Hoje é 28 de Dezembro e nos restam apenas mais 4 dos 365 dias que nós mesmos nos damos para chegar a algum lugar. Apesar de todo mundo saber que a divisão do tempo é algo arbitrário, o dia em que a terra termina uma volta completa em torno do sol é tomado em consideração para varias coisas sérias e outras nem tanto.
O dia 31 de Dezembro é o dia da ressaca moral, igual àquela manhã com dores de cabeça e estomago embrulhado, quando você decide nunca mais beber como na noite anterior e resolver lavar a roupa suja com ex-afetos e alguns desafetos. É nesse dia "ressacal" de fim de ano que decidimos não cometer mais os mesmos erros do ano que passou.
E assim, como as segundas-feiras são o dia preferido para se começar dietas depois de um domingão farto em gulodices, o primeiro dia do novo ano é o preferido para se começar grandes planos, depois de um ano farto de eventos mirabolantes, de índole duvidosa, bons e maus. Mas da mesma forma que a decisão de segurar a onda na festança nunca vigora, quando nos damos conta, já estamos nós no decorrer do ano, fazendo novamente tudo o que planejamos não fazer.
Não seguir as regras é algo muito natural do ser humano, então, nada melhor do que rir disso tudo, e o Luis Fernando Veríssimo pode ajudar muito nessa hora. Em seu livro Orgias (1989, ed. L± relançado em 2005 pela Objetiva), ele celebra essas horas mágicas das festas, quando as pessoas se divertem pelo simples prazer da diversão e acabam entrando em algumas saias justas e situações cotidianas especialíssimas. Enfim, se é dito que a vida é uma festa, então nada mais normal do que estabelecer regras e não segui-las todas.
Festejemos o Ano Novo e adjacências!
Várias pessoas se identificarão com os personagens do diálogo abaixo, uma reflexão animada de fim de ano, um pedacinho de uma das crônicas que estão no livro, que vale a pena ser lido por inteiro, como qualquer obra dos Veríssimos. Enfim, tenham um final de ano bastante inspirado e um 2009 acima da média. Divirtam-se!
- O que é isso?
- Aquele livro que você me emprestou.
- Eu não me lembro de…
- Faz muito tempo. E, na verdade, você não emprestou. Eu peguei. Eu costumava fazer isso. Nunca mais vou fazer.

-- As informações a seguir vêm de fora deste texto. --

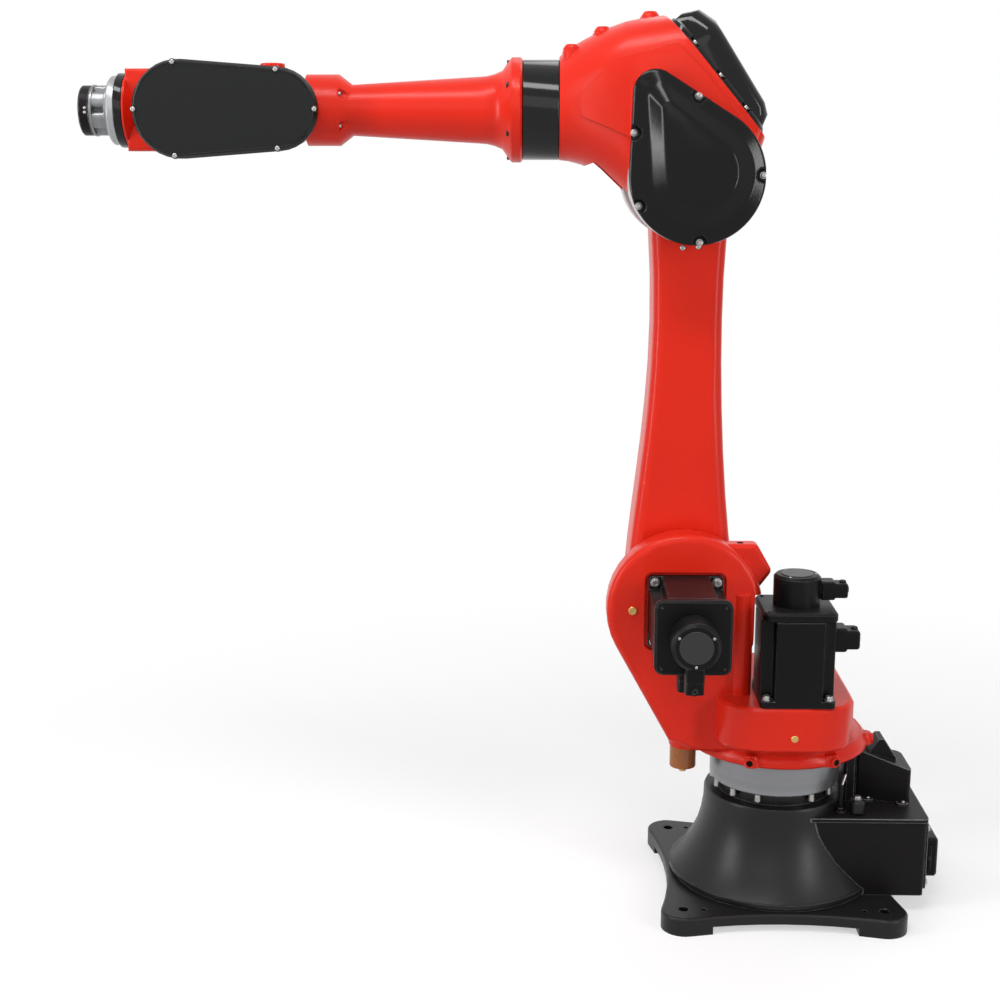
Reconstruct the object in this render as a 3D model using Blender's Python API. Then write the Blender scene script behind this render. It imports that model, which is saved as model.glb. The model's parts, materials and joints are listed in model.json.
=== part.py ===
"""Six-axis industrial robot arm with its cast base, about 1.5 m of reach.

Row frame: the origin is on the floor, on the turning axis of the turret.  +Z is up, +X is
the way the forearm points, and +Y is the arm's left, where the two large servo motors are.

Each body of the kinematic chain hangs from an empty that sits on its joint's axis.
Sections are drawn in a Plane, whose third direction is the way they are extruded.
"""

import math
from dataclasses import dataclass

import bmesh
import bpy
from mathutils import Matrix, Vector

# Kinematics, in metres
SHOULDER_REACH = 0.155
SHOULDER_HEIGHT = 0.479
ARM_LENGTH = 0.626
ROLL_OFFSET = 0.092
WRIST_REACH = 0.724
FLANGE_REACH = 0.155

# Clearances
GAP = 0.0003
RUNNING_GAP = 0.0004
SWING_GAP = 0.0053
OVERRUN = 0.010
TINY = 1e-9

# Facets of round pieces
LARGE_STEPS = 34
MEDIUM_STEPS = 28
SMALL_STEPS = 12
CORNER_STEPS = 3

# Base casting
FOOT_SPREAD = 0.150
FOOT_RADIUS = 0.034
FOOT_HEIGHT = 0.028
FOOT_EDGE = 0.004
FOOT_WAIST = 0.165
FOOT_HOLE_RADIUS = 0.008
DOWEL_HOLE_RADIUS = 0.004
DOWEL_INSET = 0.030
RELIEF_HEIGHT = 0.012
RELIEF_WIDTH = 0.216
RELIEF_INNER = 0.108
BEAD_RADIUS = 0.160
BEAD_TOP = 0.041
BEAD_LIP = 0.004
FLARE_TOP_RADIUS = 0.108
FLARE_TOP = 0.168
FLARE_POWER_SHARE = 2.3
FLARE_STEPS = 6
NECK_RADIUS = 0.088
NECK_TOP = 0.186

# Connector box behind the base
BOX_BACK = 0.222
BOX_HALF_WIDTH = 0.100
BOX_TOP = 0.153
BOX_LIP_HEIGHT = 0.006
BOX_LIP = 0.003
BOX_CORNER = 0.008
PANEL_THICKNESS = 0.004
PANEL_MARGIN = 0.006
SOCKET_DEPTH = 0.026
SOCKET_HALF_WIDTH = 0.052
SOCKET_LOW = 0.038
SOCKET_HIGH = 0.102
SOCKET_CORNER = 0.006

# Cable housing on the box
CABLE_FRONT = 0.124
CABLE_BACK = 0.206
CABLE_FRONT_HALF = 0.018
CABLE_BACK_HALF = 0.042
CABLE_TOP = 0.234
CABLE_CORNER = 0.007
CABLE_FALL = 0.026
CABLE_LID_FRONT = 0.143
CABLE_LID_PEAK_FRONT = 0.158
CABLE_LID_PEAK_BACK = 0.166
CABLE_LID_BACK = 0.186
CABLE_LID_EDGE = 0.005
CABLE_LID_TOP = 0.2505

# Stop block on the box, beside the cone
STOP_X = 0.117
STOP_Y = 0.076
STOP_HALF_LENGTH = 0.010
STOP_HALF_WIDTH = 0.013
STOP_HEIGHT = 0.023
STOP_EDGE = 0.003

# Turning gear between base and turret
GEAR_RADIUS = 0.100
GEAR_TOP = 0.2450
GEAR_EDGE = 0.002

# Turret casting
RIM_RADIUS = 0.140
RIM_HEIGHT = 0.022
RIM_EDGE = 0.003
RIM_TAPER = 0.009
LUG_RADIUS = 0.012
LUG_CIRCLE = 0.136
LUG_COUNT = 7
LUG_START_DEG = 16.0
DECK_LOW = 0.2875
DECK_TOP = 0.3515
DECK_EDGE = 0.004
DECK_BACK = 0.0955
DECK_FRONT = 0.106
DECK_LEFT = 0.172
DECK_RIGHT = 0.104
DECK_CORNER = 0.060
DECK_CORNER_STEPS = 8
NOSE_FRONT = 0.171
NOSE_LEFT = 0.100
NOSE_RIGHT = 0.036
NOSE_LOW = 0.2612
NOSE_TOP = 0.290
NOSE_CORNER = 0.026
EAR_RADIUS = 0.115
EAR_INNER = 0.0603
EAR_OUTER = 0.110
EAR_EDGE = 0.010
EAR_BACK = 0.062
EAR_NOSE_X = 0.175
EAR_NOSE_HEIGHT = 0.278
EAR_BOTTOM = 0.2612
EAR_BOTTOM_FRONT = 0.135
EAR_COLUMN_RADIUS = 0.016
EAR_COLUMN_Y = 0.099
EAR_COLUMN_TOP = 0.505
SEAT_SIZE = 0.118
SEAT_DEPTH = 0.008
SEAT_CORNER = 0.010
SHOULDER_BLOCK_OUTER = 0.092
SHOULDER_BLOCK_TOP = 0.576
SHOULDER_BLOCK_TIP_X = 0.027
SHOULDER_BLOCK_TIP_Z = 0.536
SHOULDER_BLOCK_EDGE_X = 0.050
SHOULDER_BLOCK_LOW = 0.505

# Rubber stop under the turret's nose
BUMPER_X = 0.143
BUMPER_RADIUS = 0.0205
BUMPER_LENGTH = 0.063
BUMPER_SLACK = 0.0015
BUMPER_EDGE = 0.002
BUMPER_BOLT_RADIUS = 0.0055
BUMPER_BOLT_LENGTH = 0.008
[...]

- Você pode ficar com o livro. Eu…
- Não! Ajude a me regenerar. Quem fazia essas coisas não era eu. Era outra pessoa. Um crápula. Decidi mudar. Este sou o eu 2006. Comecei devolvendo todos os livros que peguei dos amigos. Acabou com a minha biblioteca, mas que diabo. Me sinto bem fazendo isto. Outra coisa. Precisamos nos ver mais. Eu abandonei os amigos. Abandonei os amigos! Olhe, vou à sua casa este sábado.
- Não. Ahn…
- Prometo não roubar nada.
- Não é isso. É que…
- Já sei. Vamos combinar um jantarzinho lá em casa. A Santa e eu estamos ótimos. Fiz um juramento, na noite de ano bom. Que me regeneraria. E ela me aceitou de volta. Há dois dias que não olho para outra mulher. Dois dias inteiros! Isso era coisa do outro.
- Sim.
- Do crápula.
- Sei…
- Eu era horrível, não era? Diz a verdade. Pode dizer. Uma das coisas que eu resolvi é não bater mais em ninguém. Era ou não era?
- O que é isso?
- Como é que eu podia ser tão horrível, meu Deus?
- Calma. Você está transtornado. Vamos tomar um chopinho.
- Não! Não posso. Jurei que não botaria mais uma gota de álcool na boca.
- Mas um chopinho…
- Está bem. Um. Em honra da nossa amizade recuperada. E escuta…
- O quê?
- Deixa eu ficar com o livro mais uns dias. Ainda não tive tempo de…
- Claro. Toma.
- E vamos ao chope. Lá no alemão, onde tem mais mulher.